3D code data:
* Start *
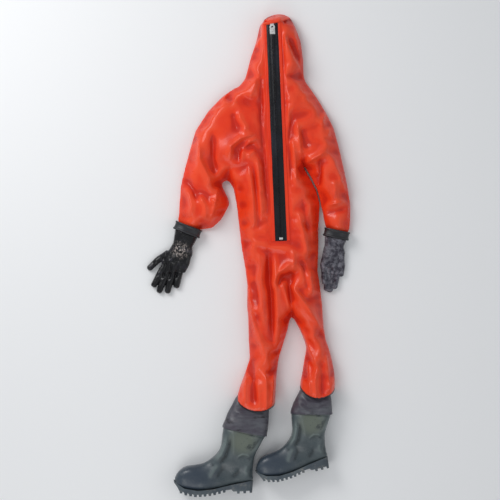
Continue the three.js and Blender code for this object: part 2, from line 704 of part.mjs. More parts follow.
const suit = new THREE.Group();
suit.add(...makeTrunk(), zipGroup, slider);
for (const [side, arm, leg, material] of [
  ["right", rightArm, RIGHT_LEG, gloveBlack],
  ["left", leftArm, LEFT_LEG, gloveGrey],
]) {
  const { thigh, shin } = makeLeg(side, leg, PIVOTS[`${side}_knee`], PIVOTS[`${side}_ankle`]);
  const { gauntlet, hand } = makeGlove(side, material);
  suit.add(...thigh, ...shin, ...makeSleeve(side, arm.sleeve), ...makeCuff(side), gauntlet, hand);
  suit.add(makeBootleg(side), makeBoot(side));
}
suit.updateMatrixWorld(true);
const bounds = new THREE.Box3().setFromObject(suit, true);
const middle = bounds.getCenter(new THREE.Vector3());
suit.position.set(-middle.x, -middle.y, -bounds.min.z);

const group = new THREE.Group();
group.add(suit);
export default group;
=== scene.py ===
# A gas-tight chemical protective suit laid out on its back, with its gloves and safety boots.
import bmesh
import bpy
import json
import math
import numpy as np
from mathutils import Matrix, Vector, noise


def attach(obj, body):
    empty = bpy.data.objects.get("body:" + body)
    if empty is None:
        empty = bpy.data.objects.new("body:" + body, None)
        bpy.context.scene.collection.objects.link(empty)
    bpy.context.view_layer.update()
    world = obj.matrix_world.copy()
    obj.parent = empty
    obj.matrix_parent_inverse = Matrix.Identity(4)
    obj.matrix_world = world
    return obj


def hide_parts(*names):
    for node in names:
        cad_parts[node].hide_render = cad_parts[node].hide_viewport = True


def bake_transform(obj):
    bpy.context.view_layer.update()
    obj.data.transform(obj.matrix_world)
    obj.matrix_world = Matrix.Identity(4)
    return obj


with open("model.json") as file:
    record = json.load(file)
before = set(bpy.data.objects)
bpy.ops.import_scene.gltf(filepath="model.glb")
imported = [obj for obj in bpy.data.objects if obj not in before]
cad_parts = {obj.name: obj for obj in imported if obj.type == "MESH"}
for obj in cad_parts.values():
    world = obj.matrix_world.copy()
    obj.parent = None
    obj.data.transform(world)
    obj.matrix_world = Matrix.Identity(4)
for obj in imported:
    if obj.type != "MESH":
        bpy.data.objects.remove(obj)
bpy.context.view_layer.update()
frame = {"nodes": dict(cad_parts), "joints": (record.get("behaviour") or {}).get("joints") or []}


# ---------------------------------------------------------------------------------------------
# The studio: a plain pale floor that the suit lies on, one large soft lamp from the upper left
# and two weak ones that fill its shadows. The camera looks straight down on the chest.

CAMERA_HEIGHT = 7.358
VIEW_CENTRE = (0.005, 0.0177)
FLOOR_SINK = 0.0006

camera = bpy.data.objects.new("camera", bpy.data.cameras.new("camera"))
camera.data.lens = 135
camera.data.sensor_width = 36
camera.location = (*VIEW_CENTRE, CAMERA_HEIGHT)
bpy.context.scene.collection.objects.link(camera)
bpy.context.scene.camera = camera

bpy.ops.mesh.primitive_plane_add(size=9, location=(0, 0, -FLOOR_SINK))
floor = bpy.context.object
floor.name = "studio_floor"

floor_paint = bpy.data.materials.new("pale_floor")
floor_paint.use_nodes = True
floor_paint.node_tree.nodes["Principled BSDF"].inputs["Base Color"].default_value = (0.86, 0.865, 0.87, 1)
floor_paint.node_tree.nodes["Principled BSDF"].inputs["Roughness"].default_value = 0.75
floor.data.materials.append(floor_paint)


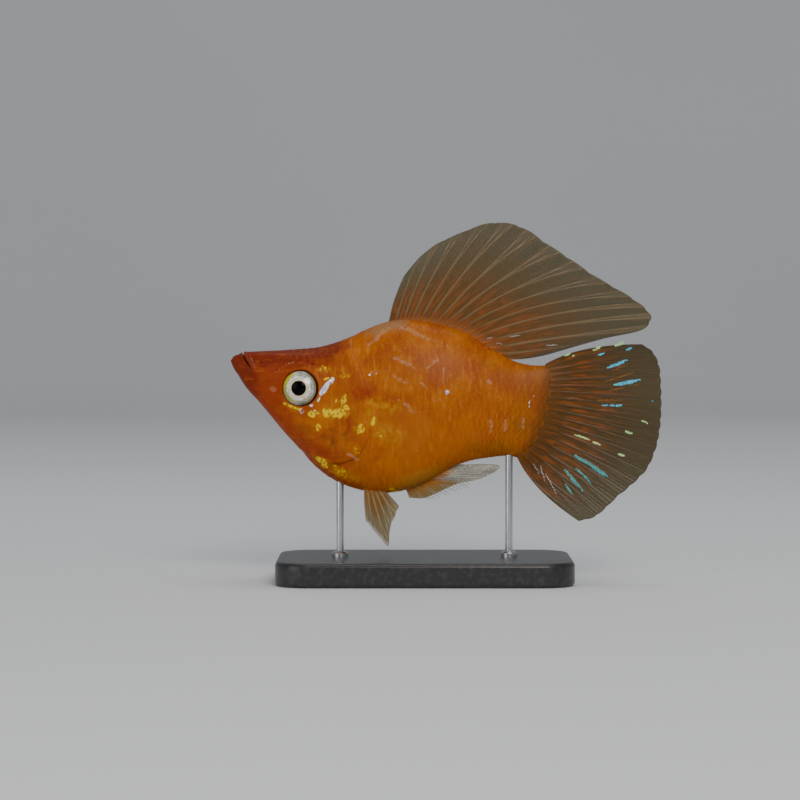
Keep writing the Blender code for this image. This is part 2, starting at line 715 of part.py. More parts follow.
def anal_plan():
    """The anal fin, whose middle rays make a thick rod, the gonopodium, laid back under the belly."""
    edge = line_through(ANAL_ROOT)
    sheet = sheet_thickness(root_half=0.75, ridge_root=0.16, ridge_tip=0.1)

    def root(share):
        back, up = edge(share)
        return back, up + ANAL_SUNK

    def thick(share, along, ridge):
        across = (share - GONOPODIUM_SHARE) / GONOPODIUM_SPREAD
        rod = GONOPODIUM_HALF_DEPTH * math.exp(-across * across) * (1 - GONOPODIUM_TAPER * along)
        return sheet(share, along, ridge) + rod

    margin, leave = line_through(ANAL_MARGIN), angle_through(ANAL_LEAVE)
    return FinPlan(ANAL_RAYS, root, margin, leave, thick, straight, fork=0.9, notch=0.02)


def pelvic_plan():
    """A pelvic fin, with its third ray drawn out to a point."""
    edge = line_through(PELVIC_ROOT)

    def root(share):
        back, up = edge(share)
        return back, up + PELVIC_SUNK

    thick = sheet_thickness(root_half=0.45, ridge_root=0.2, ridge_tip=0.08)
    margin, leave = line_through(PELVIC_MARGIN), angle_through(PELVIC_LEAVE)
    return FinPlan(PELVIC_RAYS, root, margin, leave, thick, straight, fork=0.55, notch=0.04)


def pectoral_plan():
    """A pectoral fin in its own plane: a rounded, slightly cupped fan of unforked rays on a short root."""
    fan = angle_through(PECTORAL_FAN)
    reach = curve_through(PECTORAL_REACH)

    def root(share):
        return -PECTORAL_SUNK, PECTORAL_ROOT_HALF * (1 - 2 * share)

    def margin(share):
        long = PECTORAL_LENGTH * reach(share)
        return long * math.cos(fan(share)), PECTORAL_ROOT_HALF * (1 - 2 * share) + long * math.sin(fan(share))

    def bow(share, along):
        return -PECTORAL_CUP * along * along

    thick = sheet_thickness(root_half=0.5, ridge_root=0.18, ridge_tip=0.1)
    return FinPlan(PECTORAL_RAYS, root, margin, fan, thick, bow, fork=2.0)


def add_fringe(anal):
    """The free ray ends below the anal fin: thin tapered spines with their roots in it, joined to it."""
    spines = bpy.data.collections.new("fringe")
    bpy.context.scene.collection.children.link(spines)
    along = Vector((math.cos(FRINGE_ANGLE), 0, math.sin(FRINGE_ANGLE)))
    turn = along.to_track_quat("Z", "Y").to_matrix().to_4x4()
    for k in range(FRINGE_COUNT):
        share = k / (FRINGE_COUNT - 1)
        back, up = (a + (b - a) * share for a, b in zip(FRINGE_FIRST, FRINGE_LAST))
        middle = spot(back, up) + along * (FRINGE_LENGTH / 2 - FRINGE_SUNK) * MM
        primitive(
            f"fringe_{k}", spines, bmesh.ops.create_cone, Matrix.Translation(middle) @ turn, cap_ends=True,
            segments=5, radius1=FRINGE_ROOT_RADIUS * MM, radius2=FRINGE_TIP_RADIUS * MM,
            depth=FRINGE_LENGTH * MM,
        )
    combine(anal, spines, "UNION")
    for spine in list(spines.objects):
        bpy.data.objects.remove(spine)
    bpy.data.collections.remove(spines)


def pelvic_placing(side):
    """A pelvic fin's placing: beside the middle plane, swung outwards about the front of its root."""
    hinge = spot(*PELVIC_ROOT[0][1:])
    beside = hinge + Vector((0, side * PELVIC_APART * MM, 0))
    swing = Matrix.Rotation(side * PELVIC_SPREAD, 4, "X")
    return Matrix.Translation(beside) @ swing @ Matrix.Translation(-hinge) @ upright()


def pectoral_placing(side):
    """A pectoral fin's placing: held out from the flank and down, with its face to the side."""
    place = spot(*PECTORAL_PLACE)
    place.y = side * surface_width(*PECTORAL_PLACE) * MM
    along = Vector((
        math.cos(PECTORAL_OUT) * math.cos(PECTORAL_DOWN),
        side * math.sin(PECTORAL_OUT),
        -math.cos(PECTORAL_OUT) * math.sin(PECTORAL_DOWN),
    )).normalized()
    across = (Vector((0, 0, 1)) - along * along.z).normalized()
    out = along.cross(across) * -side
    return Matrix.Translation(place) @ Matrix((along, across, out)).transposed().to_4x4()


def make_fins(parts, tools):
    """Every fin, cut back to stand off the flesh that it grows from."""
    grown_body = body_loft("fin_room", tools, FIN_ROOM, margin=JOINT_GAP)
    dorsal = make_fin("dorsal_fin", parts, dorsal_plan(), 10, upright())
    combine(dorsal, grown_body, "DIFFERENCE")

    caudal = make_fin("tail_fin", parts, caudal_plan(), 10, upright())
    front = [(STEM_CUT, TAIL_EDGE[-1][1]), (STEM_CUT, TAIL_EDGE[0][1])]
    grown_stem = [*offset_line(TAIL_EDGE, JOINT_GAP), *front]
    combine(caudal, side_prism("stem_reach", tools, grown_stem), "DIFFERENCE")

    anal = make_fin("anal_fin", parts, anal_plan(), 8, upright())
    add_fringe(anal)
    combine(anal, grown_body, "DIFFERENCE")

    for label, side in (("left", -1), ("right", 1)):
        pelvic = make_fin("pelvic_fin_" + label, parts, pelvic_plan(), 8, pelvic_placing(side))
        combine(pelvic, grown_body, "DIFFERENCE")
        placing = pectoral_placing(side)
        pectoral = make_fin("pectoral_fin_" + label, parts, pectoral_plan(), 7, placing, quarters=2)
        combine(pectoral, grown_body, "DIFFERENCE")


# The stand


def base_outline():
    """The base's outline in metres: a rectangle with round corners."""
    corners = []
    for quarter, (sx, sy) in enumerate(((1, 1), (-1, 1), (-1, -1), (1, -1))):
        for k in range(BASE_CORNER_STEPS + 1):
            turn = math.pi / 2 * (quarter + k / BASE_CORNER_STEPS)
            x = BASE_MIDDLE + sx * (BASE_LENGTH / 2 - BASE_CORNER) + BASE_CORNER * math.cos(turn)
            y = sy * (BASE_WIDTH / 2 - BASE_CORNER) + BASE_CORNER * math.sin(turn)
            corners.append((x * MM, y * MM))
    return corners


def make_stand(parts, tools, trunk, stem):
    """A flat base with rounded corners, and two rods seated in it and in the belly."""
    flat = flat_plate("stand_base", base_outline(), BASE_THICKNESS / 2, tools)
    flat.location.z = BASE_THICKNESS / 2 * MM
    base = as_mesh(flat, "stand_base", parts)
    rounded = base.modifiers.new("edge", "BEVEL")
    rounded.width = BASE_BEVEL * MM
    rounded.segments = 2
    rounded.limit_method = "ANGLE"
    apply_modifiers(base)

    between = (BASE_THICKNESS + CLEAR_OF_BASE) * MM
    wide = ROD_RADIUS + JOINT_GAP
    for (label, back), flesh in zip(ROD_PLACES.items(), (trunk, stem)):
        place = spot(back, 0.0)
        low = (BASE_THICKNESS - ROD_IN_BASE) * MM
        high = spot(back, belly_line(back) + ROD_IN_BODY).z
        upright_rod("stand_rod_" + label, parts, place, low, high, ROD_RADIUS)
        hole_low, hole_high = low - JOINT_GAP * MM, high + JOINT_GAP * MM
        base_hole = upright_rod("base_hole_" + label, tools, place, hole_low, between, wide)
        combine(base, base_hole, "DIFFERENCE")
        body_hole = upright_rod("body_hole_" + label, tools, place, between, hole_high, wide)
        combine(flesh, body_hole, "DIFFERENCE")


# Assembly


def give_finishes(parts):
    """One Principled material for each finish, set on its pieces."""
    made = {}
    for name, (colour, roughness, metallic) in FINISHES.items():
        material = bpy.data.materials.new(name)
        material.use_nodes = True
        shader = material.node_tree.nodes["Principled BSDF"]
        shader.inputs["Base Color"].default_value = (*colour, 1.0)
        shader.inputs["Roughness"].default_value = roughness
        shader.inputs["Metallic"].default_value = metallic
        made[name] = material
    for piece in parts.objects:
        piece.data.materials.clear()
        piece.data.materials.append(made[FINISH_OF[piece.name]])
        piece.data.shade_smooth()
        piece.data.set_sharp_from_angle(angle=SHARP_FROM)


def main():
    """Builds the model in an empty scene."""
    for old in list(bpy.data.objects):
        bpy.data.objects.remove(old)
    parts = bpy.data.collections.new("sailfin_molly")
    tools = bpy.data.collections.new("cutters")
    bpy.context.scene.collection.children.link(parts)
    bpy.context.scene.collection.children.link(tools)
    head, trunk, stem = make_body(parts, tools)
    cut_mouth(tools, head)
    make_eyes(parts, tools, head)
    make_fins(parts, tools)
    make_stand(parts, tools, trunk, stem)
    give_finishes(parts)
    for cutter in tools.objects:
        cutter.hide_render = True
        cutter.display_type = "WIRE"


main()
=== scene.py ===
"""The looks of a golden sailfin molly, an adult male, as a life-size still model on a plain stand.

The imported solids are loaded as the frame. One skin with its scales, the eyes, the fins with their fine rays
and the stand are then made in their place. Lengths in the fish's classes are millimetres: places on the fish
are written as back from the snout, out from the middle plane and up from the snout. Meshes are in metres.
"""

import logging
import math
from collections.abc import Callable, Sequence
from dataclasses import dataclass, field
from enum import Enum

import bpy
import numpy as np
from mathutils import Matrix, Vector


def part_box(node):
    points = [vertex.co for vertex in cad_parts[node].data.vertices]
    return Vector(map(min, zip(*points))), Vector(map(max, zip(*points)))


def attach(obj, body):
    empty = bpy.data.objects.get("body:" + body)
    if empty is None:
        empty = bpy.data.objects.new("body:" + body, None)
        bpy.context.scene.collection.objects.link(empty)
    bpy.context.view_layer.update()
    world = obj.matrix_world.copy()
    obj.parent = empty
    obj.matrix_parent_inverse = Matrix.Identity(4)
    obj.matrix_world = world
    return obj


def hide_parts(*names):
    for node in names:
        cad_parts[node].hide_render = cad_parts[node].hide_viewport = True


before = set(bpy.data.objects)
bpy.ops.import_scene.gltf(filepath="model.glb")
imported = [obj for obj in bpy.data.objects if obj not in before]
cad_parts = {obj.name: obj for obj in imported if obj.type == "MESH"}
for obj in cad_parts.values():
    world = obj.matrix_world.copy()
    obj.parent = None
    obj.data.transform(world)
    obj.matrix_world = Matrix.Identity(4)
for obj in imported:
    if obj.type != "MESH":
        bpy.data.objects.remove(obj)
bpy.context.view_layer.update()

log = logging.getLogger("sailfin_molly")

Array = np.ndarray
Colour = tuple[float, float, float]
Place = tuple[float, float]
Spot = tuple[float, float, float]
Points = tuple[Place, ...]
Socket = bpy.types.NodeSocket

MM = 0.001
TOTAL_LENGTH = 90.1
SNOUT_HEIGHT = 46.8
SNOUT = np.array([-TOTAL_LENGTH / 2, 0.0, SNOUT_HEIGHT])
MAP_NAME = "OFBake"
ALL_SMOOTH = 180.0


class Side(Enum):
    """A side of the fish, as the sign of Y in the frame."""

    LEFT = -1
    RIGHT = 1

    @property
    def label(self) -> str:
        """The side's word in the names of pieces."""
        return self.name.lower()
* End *
Give back, verbatim, the lines from the top of the entries above through the line containing "suit.position.set(-middle.x, -middle.y, -bounds.min.z);".

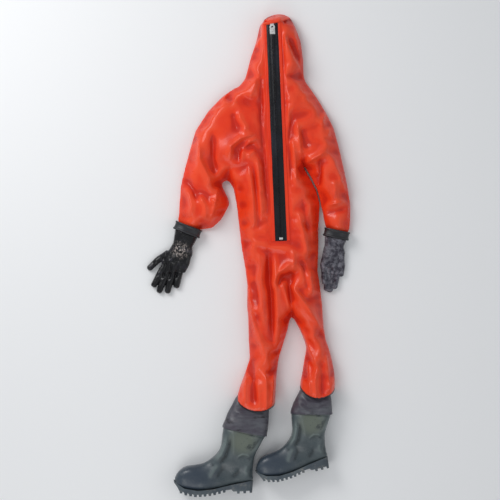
Continue the three.js and Blender code for this object: part 2, from line 704 of part.mjs. More parts follow.
const suit = new THREE.Group();
suit.add(...makeTrunk(), zipGroup, slider);
for (const [side, arm, leg, material] of [
  ["right", rightArm, RIGHT_LEG, gloveBlack],
  ["left", leftArm, LEFT_LEG, gloveGrey],
]) {
  const { thigh, shin } = makeLeg(side, leg, PIVOTS[`${side}_knee`], PIVOTS[`${side}_ankle`]);
  const { gauntlet, hand } = makeGlove(side, material);
  suit.add(...thigh, ...shin, ...makeSleeve(side, arm.sleeve), ...makeCuff(side), gauntlet, hand);
  suit.add(makeBootleg(side), makeBoot(side));
}
suit.updateMatrixWorld(true);
const bounds = new THREE.Box3().setFromObject(suit, true);
const middle = bounds.getCenter(new THREE.Vector3());
suit.position.set(-middle.x, -middle.y, -bounds.min.z);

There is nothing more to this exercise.